Given the long-term production outlook, which looks to be stable, the main question in regards to where Barrick stock is headed is mostly connected to the long-term outlook for gold prices. In this regard, as I pointed out in a recent article, the way I see it, the long-term support level is based on the price needs of miners to produce those marginal ounces. I see that price level as being somewhere in the $1,500/ounce range, which is a price floor that can be breached by the market but only for a limited period of time.
The upside potential for gold prices is practically limitless. Within this context, Barrick stock at current levels presents an investment opportunity with somewhat limited downside risk, while there is no telling how high it can go, in correlation with gold prices.
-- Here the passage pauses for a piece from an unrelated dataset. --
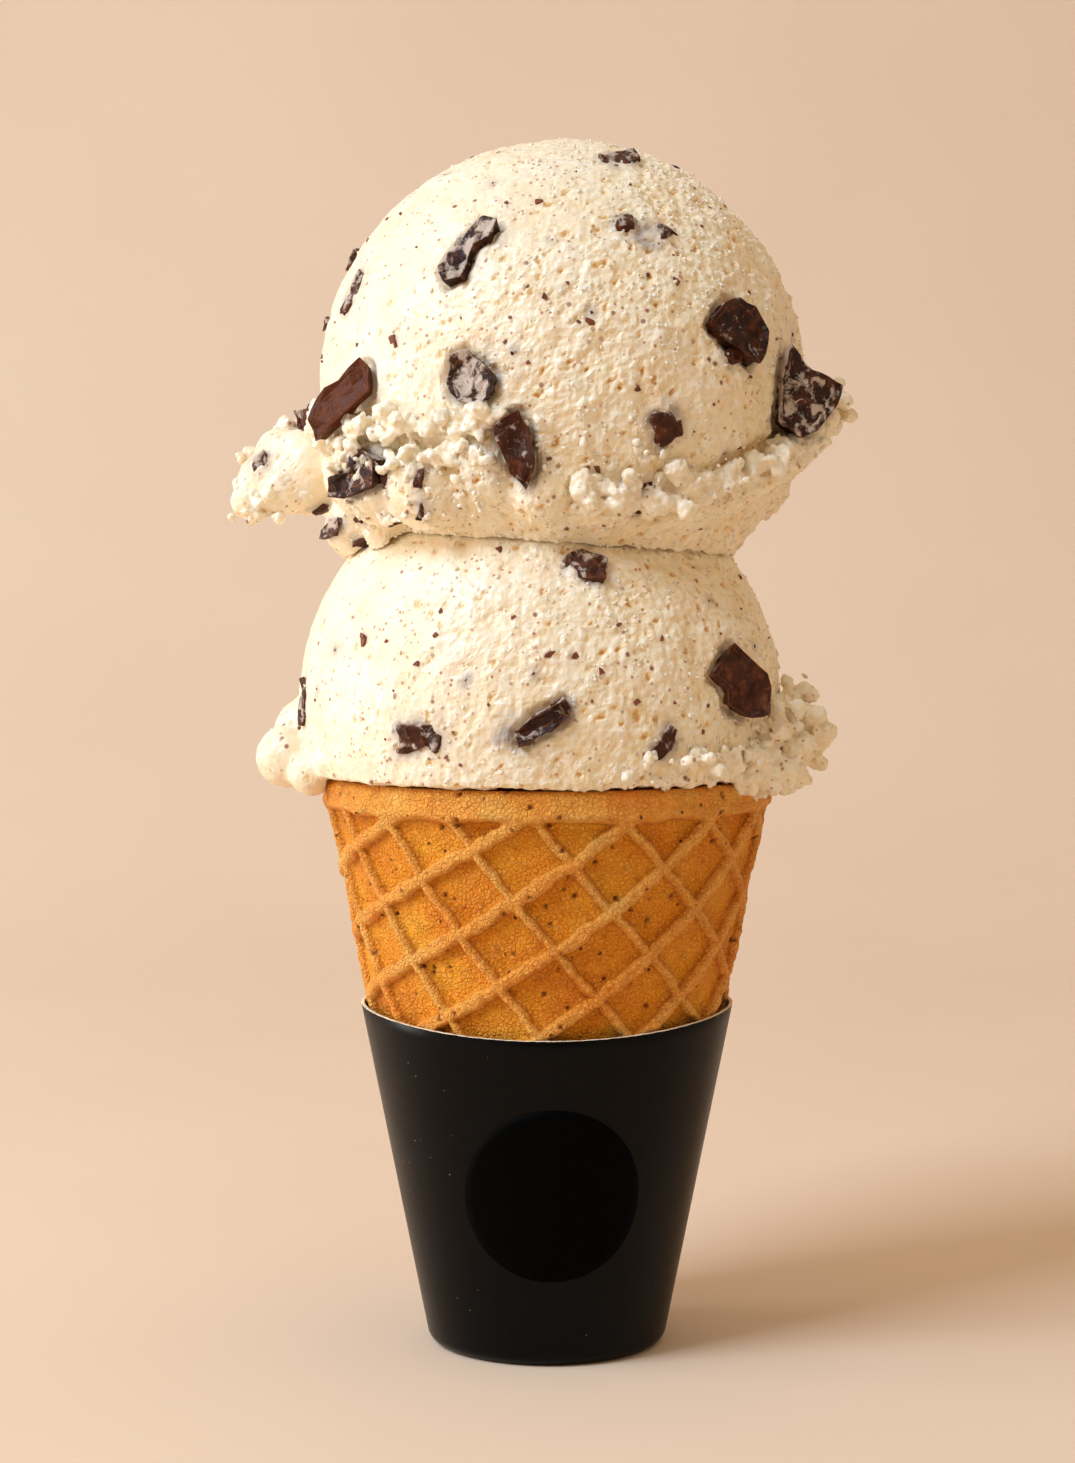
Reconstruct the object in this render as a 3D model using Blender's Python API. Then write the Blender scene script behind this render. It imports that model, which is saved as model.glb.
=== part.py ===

If I am correct about the dismal outlook for the global fiat-based financial system, which will be reflected accordingly in a flight to the safety that gold offers, Barrick stock is currently a bargain that should not be missed as a long-term investment opportunity in my view. I recently bought some more shares. If the price of gold goes below $1,700 taking Barrick stock further down with it, I am prepared to add more to my already existing position.